WASHINGTON – Sen. Ted Cruz (R-Texas) and Rep. Pete Olson (R-Texas) last week filed an amicus brief in defense of the state in a lawsuit over its decision to defund Planned Parenthood by disqualifying the organization from Texas’ list of qualified Medicaid providers.
State officials initiated the disqualification process in 2015 after anti-abortion group the Center for Medical Progress released a controversial video appearing to show employees from Planned Parenthood Gulf Coast discussing agreements to traffic aborted fetal body parts for medical research. Planned Parenthood has denied the allegations, claiming that the edited video is misleading.
Planned Parenthood sued Texas in 2016, which resulted in a federal judge temporarily blocking state health officials from denying Medicaid funding. U.S. District Judge Sam Sparks wrote in his February ruling that such action “would deprive Medicaid patients of their statutory right to obtain healthcare from their chosen qualified provider.”
Cruz in a statement on the case, Planned Parenthood of Greater Texas Family Planning and Preventative Health Services, Inc. v. Smith, accused the organization of “gross misconduct,” while describing Texas health officials’ decision as “the only responsible course of action.”
“These measures were sensible, within Texas’ sovereign and statutory authority, and necessary to protect Texans from the organization’s dangerous practices,” Cruz said. “In filing this brief along with Rep. Olson, we are taking a strong stand in defense of the unborn while defending the rights of the state of Texas to decide how to allocate its precious resources.”
Olson added in his own statement that Texans should have every right to decide how their tax dollars are spent, nothing that many in the state object to state finances being spent on abortions.
“The undercover work that shed a light on the allegations harvesting of unborn baby tissue and organs for profit only strengthens our objections to Planned Parenthood receiving tax dollars,” Olson said.
Melissa Flores, board vice president for Fund Texas Choice, argued in an interview on Thursday that abortion itself is healthcare. Her group believes that bodily autonomy is a fundamental human right and Texans should be able to decide whether and when to have children.
Fund Texas Choice is a nonprofit organization that transports women to abortion clinics and provides other services. The group was formed in response to passage of Texas House Bill 2, which between 2013 and 2014 shuttered nearly three-quarters of about 40 clinics in Texas. The clinics served mostly rural and impoverished communities, which Flores said have been disproportionately impacted by recent decisions from Texas lawmakers.

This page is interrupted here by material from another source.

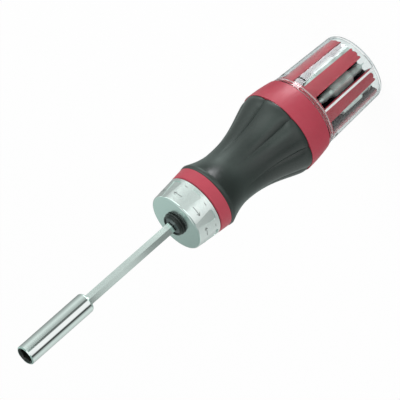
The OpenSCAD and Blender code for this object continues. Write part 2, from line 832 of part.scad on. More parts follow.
// Flat between two pads, towards +X: wide and deep where it starts, narrow and shallow at the front
module pad_gap() {
    low_z = ring_z + pad_rim_len;
    low_r = ring_rear_r - (ring_rear_r - ring_front_r) * pad_rim_len / ring_len - pad_gap_rear;
    high_r = ring_front_r - pad_gap_front;
    corner_y = pad_gap_w / 2 - pad_corner_r;
    corner_z = low_z + pad_corner_r;
    intersection() {
        translate([0, pad_gap_w / 2, 0])
            rotate([90, 0, 0])
                linear_extrude(pad_gap_w)
                    polygon([
                        [low_r, low_z],
                        [ring_rear_r + over, low_z],
                        [ring_rear_r + over, ring_face_z + over],
                        [high_r, ring_face_z + over],
                        [high_r, ring_face_z]
                    ]);
        rotate([90, 0, 90])
            linear_extrude(ring_rear_r + 2 * over)
                polygon(concat(
                    arc(-corner_y, corner_z, pad_corner_r, 180, 270),
                    arc(corner_y, corner_z, pad_corner_r, 270, 360),
                    [
                        [pad_gap_front_w / 2, ring_face_z],
                        [pad_gap_front_w / 2, ring_face_z + over],
                        [-pad_gap_front_w / 2, ring_face_z + over],
                        [-pad_gap_front_w / 2, ring_face_z]
                    ]
                ));
    }
}

module snap_ring() color("dimgray") {
    translate([0, 0, snap_ring_z])
        rotate([0, 0, 180])
            wire_ring(nose_r, snap_wire_r - seat_fit, 30);
}

// Hexagonal shank with its clip groove
shank_top_z = tip_z - socket_depth - magnet_t - seat_fit;
module shank() color("silver") {
    difference() {
        translate([0, 0, shank_low_z])
            rotate([0, 0, shank_turn])
                hex_prism(shank_af, shank_top_z - shank_low_z);
        translate([0, 0, clip_z])
            difference() {
                cylinder(h = clip_t, r = shank_af);
                translate([0, 0, -over])
                    cylinder(h = clip_t + 2 * over, r = shank_af / 2 - clip_groove);
            }
    }
}

// Sleeve with a hexagonal socket at the tip and the shank's seat behind
socket_play = 0.05;
socket_af = bit_af + 2 * socket_play;
socket_ring_reach = 5.5;
socket_wire_r = 0.4;
socket_ring_r = socket_af * hex_share;
mouth_lead = 1.2;

module bit_sleeve() color("lightgray") {
    difference() {
        rotate_extrude()
            polygon(concat(
                [[0, sleeve_z]],
                arc(sleeve_r - sleeve_rear_edge_r, sleeve_z + sleeve_rear_edge_r, sleeve_rear_edge_r, -90, 0),
                [
                    [sleeve_r, tip_z - sleeve_mouth_chamfer],
                    [sleeve_r - sleeve_mouth_chamfer, tip_z],
                    [0, tip_z]
                ]
            ));
        translate([0, 0, tip_z - socket_depth])
            rotate([0, 0, shank_turn])
                hex_prism(socket_af, socket_depth + over);
        translate([0, 0, shank_top_z - over])
            cylinder(h = tip_z - socket_depth - shank_top_z + 2 * over, r = magnet_r + seat_fit);
        translate([0, 0, sleeve_z - over])
            rotate([0, 0, shank_turn])
                hex_prism(shank_af + 2 * seat_fit, shank_top_z - sleeve_z + over);
        translate([0, 0, tip_z - mouth_lead])
            cylinder(h = mouth_lead + over, r1 = socket_af / 2, r2 = socket_af / 2 + mouth_lead + over);
        translate([0, 0, tip_z - socket_ring_reach - socket_wire_r - seat_fit])
            cylinder(h = 2 * (socket_wire_r + seat_fit), r = socket_ring_r + socket_wire_r + seat_fit);
    }
}
magnet_share = 0.44;
magnet_r = bit_af * magnet_share;

module socket_ring() color("silver") {
    translate([0, 0, tip_z - socket_ring_reach])
        wire_ring(socket_ring_r, socket_wire_r, 50);
}

module socket_magnet() color("slategray") {
    translate([0, 0, tip_z - socket_depth - magnet_t])
        cylinder(h = magnet_t, r = magnet_r);
}

clear_cap();
bit_core();
stored_bit(0);  // bit_1
stored_bit(1);  // bit_2
stored_bit(2);  // bit_3
stored_bit(3);  // bit_4
stored_bit(4);  // bit_5
stored_bit(5);  // bit_6
stored_bit(6);  // bit_7
stored_bit(7);  // bit_8
handle_body();
grip();
gear_case();
rear_bearing();
thrust_ball();
ratchet_gear();
shank_clip();
pawl();
pawl_pin();
plunger();
plunger_spring();
selector_ring();
snap_ring();
shank();
bit_sleeve();
socket_ring();
socket_magnet();
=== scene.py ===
# %% [markdown]
# A ratcheting screwdriver with its bits in the handle
#
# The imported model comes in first, as a frame that is never moved. This lesson then gives every piece the
# finish of the real one, swaps the grip and a spring for finer meshes, paints arrows on the selector ring,
# and sets up the light and the camera. The tool stands on the flat end of its clear cap, and +Z runs to the
# bit socket.

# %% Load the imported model
import math

import bmesh
import bpy
from mathutils import Matrix, Vector


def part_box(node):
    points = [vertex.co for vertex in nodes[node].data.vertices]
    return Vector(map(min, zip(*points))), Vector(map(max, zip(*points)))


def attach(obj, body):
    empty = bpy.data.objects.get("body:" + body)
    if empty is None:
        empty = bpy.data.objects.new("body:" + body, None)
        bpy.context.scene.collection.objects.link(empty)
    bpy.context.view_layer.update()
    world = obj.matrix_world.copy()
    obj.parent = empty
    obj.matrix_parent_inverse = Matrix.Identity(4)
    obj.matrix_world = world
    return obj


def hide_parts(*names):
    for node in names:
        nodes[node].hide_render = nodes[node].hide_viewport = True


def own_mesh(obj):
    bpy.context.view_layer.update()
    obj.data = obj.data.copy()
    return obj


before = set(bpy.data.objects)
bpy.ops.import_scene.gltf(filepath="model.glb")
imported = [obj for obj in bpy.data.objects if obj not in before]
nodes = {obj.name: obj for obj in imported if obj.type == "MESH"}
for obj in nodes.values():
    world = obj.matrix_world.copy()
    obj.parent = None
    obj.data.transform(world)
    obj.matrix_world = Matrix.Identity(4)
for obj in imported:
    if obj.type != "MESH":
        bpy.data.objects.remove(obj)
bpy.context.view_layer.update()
for name in sorted(nodes):
    mesh = nodes[name].data
    print(name, len(mesh.vertices), "vertices", len(mesh.polygons), "faces")

# %% [markdown]
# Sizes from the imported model
#
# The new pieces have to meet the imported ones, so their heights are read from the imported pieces' boxes and
# not typed again. Sizes of the shapes stay in millimetres, because that is how a maker reads them, and one
# factor turns them into Blender's metres.

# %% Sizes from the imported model
MM = 0.001


def corners(node):
    """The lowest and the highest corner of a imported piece's box, in metres."""
    return [Vector(corner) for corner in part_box(node)]


def heights(node):
    """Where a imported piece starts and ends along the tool, in millimetres."""
    low, high = corners(node)
    return low.z / MM, high.z / MM


SHOULDER = heights("handle_body")[0]
SKIN_REAR, SKIN_FRONT = heights("grip")
RING_BACK, RING_FACE = heights("selector_ring")
print("the grip is", round(SKIN_FRONT - SKIN_REAR, 2), "mm long")
print("the ring is", round(RING_FACE - RING_BACK, 2), "mm long")

# %% [markdown]
# Helpers for materials
#
# Each finish is a small tree of nodes. It could be painted on with a picture, but a noise texture on the
# Object coordinates needs no unwrapping, and it stays with the piece when it moves, so wear and grain don't
# slide. These helpers keep the trees short to read.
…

Fund Texas Choice has transported women to states like New Mexico and Colorado for abortion procedures.
Flores argued that what gets lost in the abortion discussion is that reproductive healthcare encompasses much more than just abortions.
“This is about access to all different types of healthcare services that Planned Parenthood offers, including preventive care and family planning,” she said. “Restricting access to any of these services hinders an individual’s ability to determine their own destiny or to participate in society in the ways in which they choose because they cannot exercise meaningful bodily autonomy.”
Flores’ comments came two days after Gov. Greg Abbott signed into law HB-214, a piece of state legislation that limits insurance coverage for abortions by prohibiting insurers from requiring customers to pay for elective abortions through their insurance plans.
“As a firm believer in Texas values I am proud to sign legislation that ensures no Texan is ever required to pay for a procedure that ends the life of an unborn child,” Abbott said in a statement.
Flores argued Thursday that Texas is far more purple than the state legislature would have people believe, claiming that Republicans are more conservative than the districts they represent.
“Stories about Texas sometimes fail to mention that the state legislature continues to pass laws and regulations that are unconstitutional on their face, and therefore subject to challenges that will cost taxpayers millions of dollars,” she said.
She cited Whole Women’s Health v. Hellerstedt as an example. The Supreme Court ruled in June 2016 that House Bill 2 violated the Constitution by placing an unjustified burden on abortion access. Flores noted that the case cost Texas taxpayers more than $1 million.